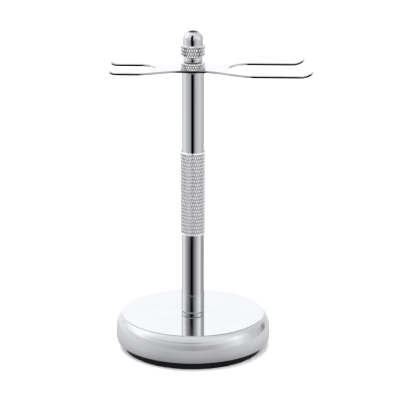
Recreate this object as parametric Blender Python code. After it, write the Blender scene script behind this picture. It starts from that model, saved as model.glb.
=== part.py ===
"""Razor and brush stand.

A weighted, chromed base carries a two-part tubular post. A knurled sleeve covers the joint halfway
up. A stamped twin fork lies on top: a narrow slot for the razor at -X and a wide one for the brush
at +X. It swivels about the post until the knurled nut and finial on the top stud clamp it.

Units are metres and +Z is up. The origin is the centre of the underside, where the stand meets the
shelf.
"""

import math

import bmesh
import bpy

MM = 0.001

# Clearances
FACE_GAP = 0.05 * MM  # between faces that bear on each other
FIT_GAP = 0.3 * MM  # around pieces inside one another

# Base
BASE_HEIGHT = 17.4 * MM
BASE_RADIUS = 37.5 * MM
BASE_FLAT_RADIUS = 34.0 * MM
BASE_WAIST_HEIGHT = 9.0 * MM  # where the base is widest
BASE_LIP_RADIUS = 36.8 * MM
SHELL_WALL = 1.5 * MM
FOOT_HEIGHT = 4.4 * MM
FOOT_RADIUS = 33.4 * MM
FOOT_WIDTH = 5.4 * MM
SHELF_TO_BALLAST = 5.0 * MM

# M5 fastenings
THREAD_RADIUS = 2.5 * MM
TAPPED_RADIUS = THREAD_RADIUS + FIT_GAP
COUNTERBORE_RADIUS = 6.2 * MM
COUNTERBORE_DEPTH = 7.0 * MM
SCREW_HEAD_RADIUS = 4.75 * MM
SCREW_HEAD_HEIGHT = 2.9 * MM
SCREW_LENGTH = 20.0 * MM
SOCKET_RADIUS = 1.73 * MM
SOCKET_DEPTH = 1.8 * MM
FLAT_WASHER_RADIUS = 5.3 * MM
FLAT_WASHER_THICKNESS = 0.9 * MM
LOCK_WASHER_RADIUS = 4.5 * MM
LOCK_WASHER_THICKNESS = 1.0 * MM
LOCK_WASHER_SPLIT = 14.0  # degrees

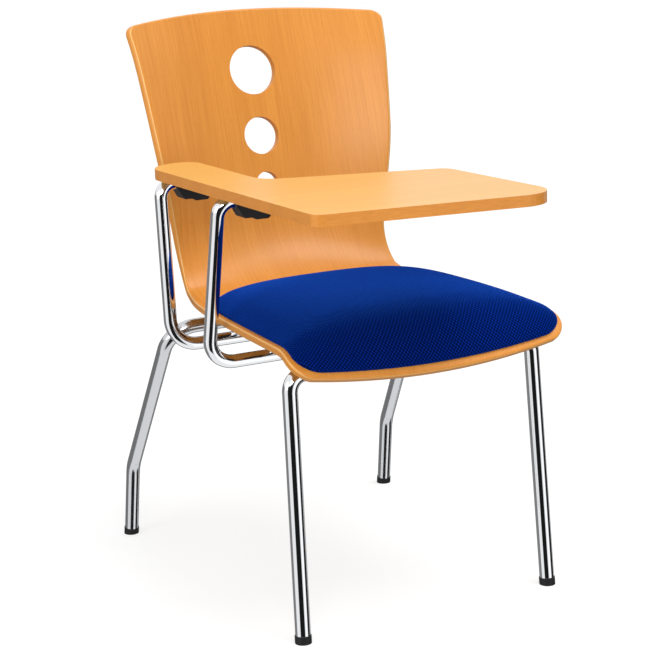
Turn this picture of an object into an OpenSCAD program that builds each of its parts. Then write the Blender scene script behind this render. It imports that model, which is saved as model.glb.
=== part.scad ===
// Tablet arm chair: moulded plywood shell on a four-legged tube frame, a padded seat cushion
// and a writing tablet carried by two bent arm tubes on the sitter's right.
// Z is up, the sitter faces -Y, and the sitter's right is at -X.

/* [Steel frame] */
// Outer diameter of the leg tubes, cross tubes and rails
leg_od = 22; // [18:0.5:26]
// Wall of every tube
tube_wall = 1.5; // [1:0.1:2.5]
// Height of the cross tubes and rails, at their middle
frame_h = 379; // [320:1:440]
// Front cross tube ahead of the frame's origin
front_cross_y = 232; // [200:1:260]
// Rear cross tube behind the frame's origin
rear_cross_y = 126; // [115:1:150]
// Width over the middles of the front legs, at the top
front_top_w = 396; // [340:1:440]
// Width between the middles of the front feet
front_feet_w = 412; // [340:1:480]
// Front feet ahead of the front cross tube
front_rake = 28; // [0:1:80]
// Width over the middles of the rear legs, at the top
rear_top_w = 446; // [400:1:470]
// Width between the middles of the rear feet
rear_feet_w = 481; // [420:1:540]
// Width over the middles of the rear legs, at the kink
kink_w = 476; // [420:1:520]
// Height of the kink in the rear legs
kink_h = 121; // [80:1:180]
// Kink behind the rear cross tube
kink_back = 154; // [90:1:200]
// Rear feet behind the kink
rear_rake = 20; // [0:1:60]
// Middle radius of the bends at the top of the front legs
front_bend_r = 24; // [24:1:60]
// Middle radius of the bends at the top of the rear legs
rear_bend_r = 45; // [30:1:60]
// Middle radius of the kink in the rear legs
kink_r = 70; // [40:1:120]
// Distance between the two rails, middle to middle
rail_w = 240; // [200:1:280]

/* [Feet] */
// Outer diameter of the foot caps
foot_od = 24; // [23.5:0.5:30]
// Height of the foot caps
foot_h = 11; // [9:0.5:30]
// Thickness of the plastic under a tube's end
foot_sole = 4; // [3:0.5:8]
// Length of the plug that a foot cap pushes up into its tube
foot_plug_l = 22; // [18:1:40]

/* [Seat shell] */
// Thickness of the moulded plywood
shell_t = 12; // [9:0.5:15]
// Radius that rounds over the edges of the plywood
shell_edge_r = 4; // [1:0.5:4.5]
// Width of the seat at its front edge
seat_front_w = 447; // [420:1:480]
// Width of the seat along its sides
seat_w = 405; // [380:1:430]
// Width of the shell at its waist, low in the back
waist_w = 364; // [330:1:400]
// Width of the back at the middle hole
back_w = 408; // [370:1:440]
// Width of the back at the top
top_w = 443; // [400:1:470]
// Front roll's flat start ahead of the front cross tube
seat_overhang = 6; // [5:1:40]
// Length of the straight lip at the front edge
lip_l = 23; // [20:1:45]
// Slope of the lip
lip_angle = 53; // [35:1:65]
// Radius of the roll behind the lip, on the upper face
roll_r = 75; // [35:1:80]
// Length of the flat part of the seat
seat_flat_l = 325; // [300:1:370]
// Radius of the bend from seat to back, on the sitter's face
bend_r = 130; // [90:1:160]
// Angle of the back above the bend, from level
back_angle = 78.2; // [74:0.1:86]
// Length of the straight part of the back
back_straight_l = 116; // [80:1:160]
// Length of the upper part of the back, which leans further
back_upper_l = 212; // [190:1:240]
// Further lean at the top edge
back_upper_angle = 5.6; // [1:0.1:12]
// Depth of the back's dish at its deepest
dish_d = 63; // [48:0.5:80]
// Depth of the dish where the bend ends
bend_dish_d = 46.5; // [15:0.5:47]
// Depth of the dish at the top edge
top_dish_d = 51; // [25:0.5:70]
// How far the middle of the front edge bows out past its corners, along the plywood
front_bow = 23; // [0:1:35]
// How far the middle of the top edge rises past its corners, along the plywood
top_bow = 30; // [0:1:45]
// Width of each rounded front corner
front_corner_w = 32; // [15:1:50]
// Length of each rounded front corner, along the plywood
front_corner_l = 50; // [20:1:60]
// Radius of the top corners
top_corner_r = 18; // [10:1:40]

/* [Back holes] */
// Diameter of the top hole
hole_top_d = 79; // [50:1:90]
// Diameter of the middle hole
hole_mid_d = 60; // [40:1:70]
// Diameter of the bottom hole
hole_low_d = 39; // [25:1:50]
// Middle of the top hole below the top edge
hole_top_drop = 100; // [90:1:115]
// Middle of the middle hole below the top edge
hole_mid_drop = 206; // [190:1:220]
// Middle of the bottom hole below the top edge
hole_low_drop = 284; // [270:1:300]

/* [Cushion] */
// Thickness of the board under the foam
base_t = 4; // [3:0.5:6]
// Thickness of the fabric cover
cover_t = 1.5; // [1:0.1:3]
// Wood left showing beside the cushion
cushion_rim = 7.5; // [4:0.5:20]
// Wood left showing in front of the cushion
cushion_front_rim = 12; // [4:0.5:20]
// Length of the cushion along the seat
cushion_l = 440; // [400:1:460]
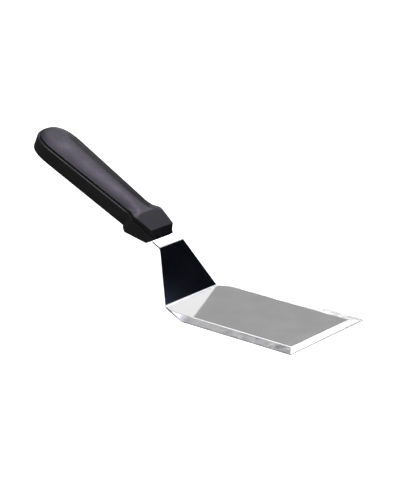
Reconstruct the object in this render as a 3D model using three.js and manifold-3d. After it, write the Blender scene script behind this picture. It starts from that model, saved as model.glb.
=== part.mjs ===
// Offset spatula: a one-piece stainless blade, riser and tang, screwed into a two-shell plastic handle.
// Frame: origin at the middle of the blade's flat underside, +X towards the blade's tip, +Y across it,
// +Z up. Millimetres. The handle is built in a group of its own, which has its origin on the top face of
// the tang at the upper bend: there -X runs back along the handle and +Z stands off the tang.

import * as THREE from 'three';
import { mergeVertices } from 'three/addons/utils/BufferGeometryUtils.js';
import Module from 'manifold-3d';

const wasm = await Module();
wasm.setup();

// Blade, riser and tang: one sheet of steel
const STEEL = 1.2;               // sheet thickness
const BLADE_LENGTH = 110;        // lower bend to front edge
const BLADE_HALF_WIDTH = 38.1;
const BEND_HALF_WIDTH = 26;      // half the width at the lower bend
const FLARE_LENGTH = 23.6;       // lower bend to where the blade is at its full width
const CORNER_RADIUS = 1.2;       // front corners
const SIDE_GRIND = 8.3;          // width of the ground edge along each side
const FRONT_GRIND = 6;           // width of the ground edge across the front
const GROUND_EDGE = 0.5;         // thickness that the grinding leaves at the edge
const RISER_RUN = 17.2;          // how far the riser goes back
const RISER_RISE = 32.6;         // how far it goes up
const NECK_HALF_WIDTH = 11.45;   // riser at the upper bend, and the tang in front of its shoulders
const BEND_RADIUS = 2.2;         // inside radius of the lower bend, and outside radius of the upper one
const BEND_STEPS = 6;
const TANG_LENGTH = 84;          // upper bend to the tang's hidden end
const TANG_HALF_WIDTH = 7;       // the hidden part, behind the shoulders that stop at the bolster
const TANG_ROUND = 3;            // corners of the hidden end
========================
Set problem: Quote the listing above from its first line to the line with "FIT_GAP = 0.3", inclusive, and add nothing.

Response to the exercise:
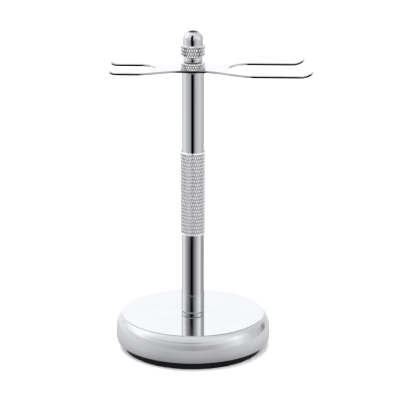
Recreate this object as parametric Blender Python code. After it, write the Blender scene script behind this picture. It starts from that model, saved as model.glb.
=== part.py ===
"""Razor and brush stand.

A weighted, chromed base carries a two-part tubular post. A knurled sleeve covers the joint halfway
up. A stamped twin fork lies on top: a narrow slot for the razor at -X and a wide one for the brush
at +X. It swivels about the post until the knurled nut and finial on the top stud clamp it.

Units are metres and +Z is up. The origin is the centre of the underside, where the stand meets the
shelf.
"""

import math

import bmesh
import bpy

MM = 0.001

# Clearances
FACE_GAP = 0.05 * MM  # between faces that bear on each other
FIT_GAP = 0.3 * MM  # around pieces inside one another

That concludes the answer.